Gien also had fans among the Downtown crowd, as she was awarded the best play honor at the OBIE Awards ceremony, held the following night. Co-hosts Brian Murray and Marian Seldes, co-stars of the hit Off-Broadway Edward Albee play, The Play About the Baby, not only handed out awards—they received a couple themselves. Murray was recognized for his performance in the Albee work, while Seldes won an OBIE for Sustained Achievement. Among the shows overlooked by other award-giving bodies but recognized by the OBIE committee were References to Salvador Dali Make Me Hot by Jose Rivera; Urinetown by Mark Hollman and Greg Kotis; Eli's Comin', the Vineyard Theatre show which utilizes the songs of Laura Nyro; and performer-playwright's Ruben Santiago-Hudson's Lackawanna Blues.
One of the most famous artistic directors in the nation, Robert Brustein of American Repertory Theatre in Cambridge, MA, named his successor. Avant-garde director Robert Woodruff will take the helm when Brustein steps down at the end of next season, thus ensuring that the company will in all likelihood uphold its reputation for serious-minded, and often fiercely anti-commercial, theatre. On the west coast, the David Henry Hwang revision of Rodgers and Hammerstein's Flower Drum Song — given up for dead when Los Angeles' Ahmanson Theatre pulled the plug in December when funds couldn't be raised to mount the show — has been taken up by the Mark Taper Forum, which added it to their 2001-02 season. Now Robert Longbottom will mount the musical. And while we're talking of California stagings of Asian-themed plays, the world premiere of Naomi Iizuka's 36 Views, a co-production with New York City's Public Theatre, will kick off the 2001-02 season at Berkeley Repertory Theatre. Mark Wing-Davey directs the play, in which a mysterious one-of-a-kind Japanese pillow book is discovered, setting the field of Asian antiquity on its ear. In the heartland, Marion McClinton — lately a big noise in New York, but an old hand in the regions — will continue his journey through the work of August Wilson by helming a new production of Joe Turner's Come and Gone at Missouri Repertory Theatre in Kansas City in May 2002. With Joe Turner, McClinton will become the only director to have staged all eight existing plays in Wilson's projected ten play cycle examining the African-American experience in each decade of the last century.
Off-Broadway, the estate of Jonathan Larson went tick, tick...BOOM! on May 23, when previews began for this autobiographical work once performed as a solo act by the late composer of Rent. Raul Esparza and Amy Spanger are the songwriter and his girlfriend, while Jerry Dixon plays his pal. And at Manhattan Theater Club, there were two openings, one for Melanie Marnich's Blur and one for Warren Leight's Glimmer, Glimmer and Shine.

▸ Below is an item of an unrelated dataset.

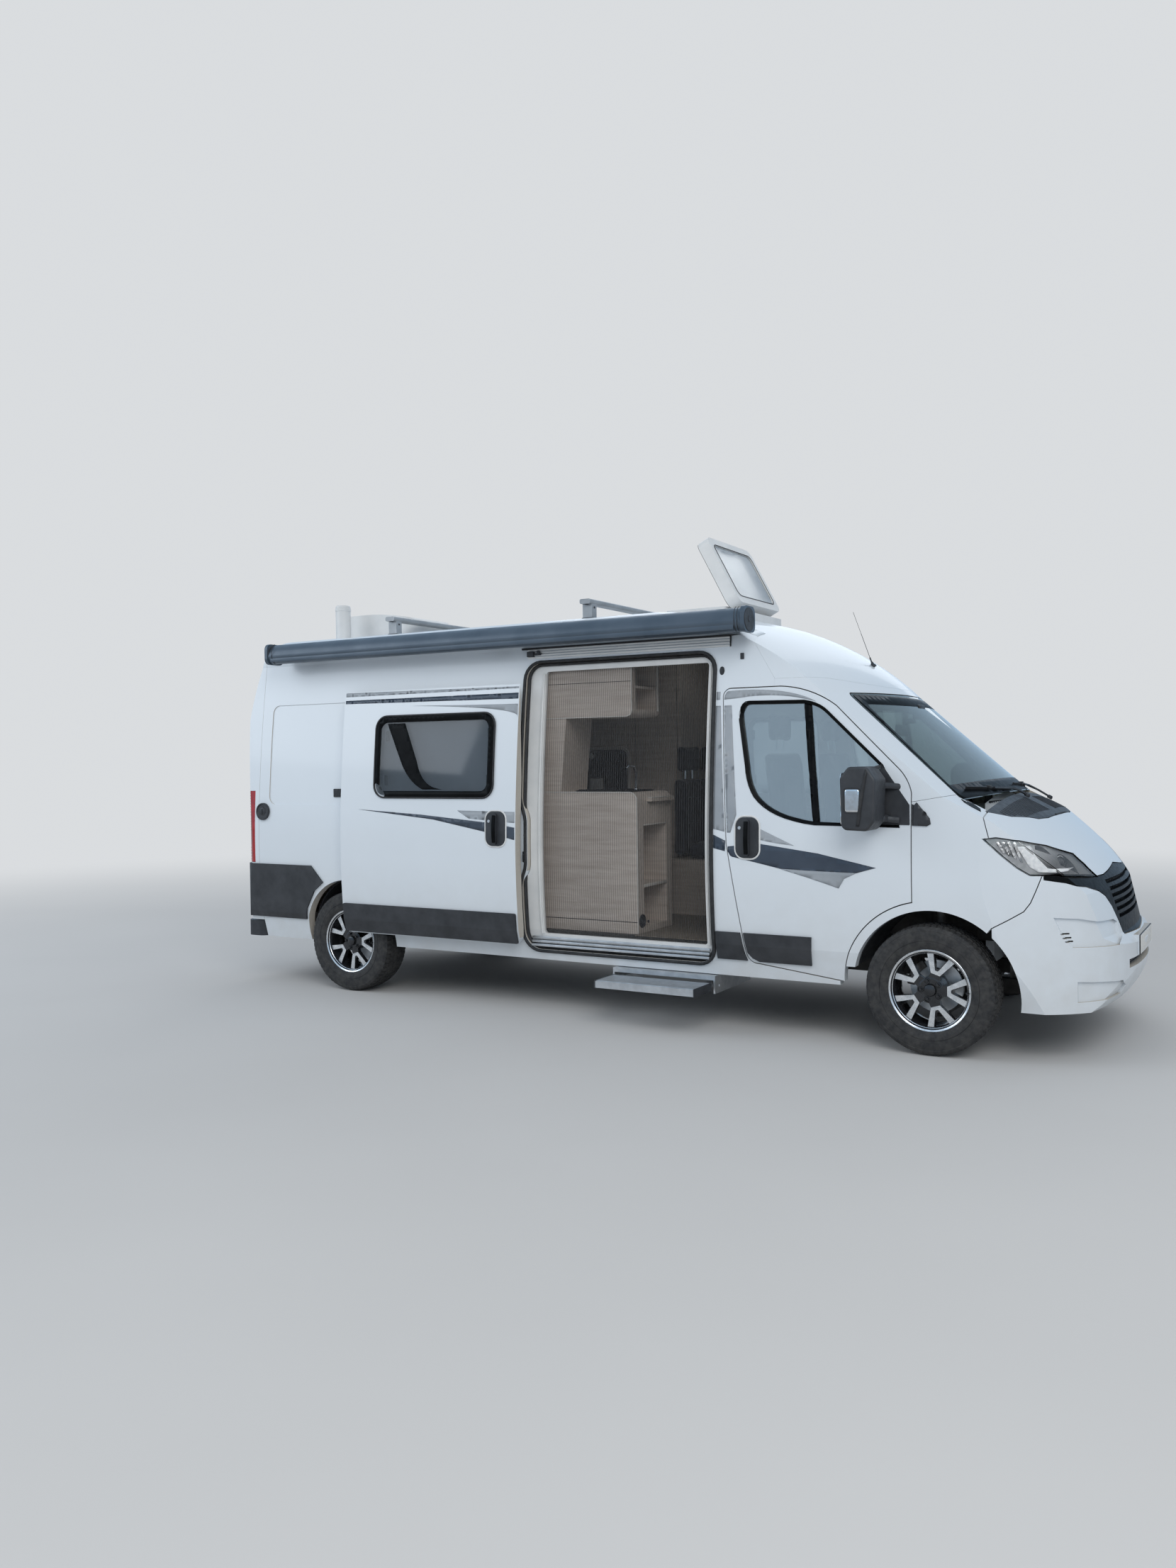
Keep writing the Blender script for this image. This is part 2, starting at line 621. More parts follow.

Featured earlier this year at MTC was Boy Gets Girl by Rebecca Gilman, the playwright who has a rock-steady home in Chicago at the Goodman Theatre but seems to have become a bouncing ball in New York City. Each new Gilman play pops up at a different Gotham theatre: Spinning Into Butter at Lincoln Center Theater, Boy Gets Girl at MTC, and, now set for the fall, The Glory of Living at MCC Theatre. She also hasn't settled on one interpreter of her work. Daniel Sullivan piloted Butter, but at MTC, Lynne Meadow oversaw the late Michael Maggio's direction. Philip Seymour Hoffman, the actor who directed the high-octane Jesus Hopped the A Train, will mount The Glory of Living. The drama is a dark and violent story about a 15-year- old child bride is turned into a multiple murderer by her demented husband, and based in part on a real Alabama murder Gilman had heard about during her senior year of college. Hmm. The racial tension of Butter and the stalking of Boy are beginning to look like light fare.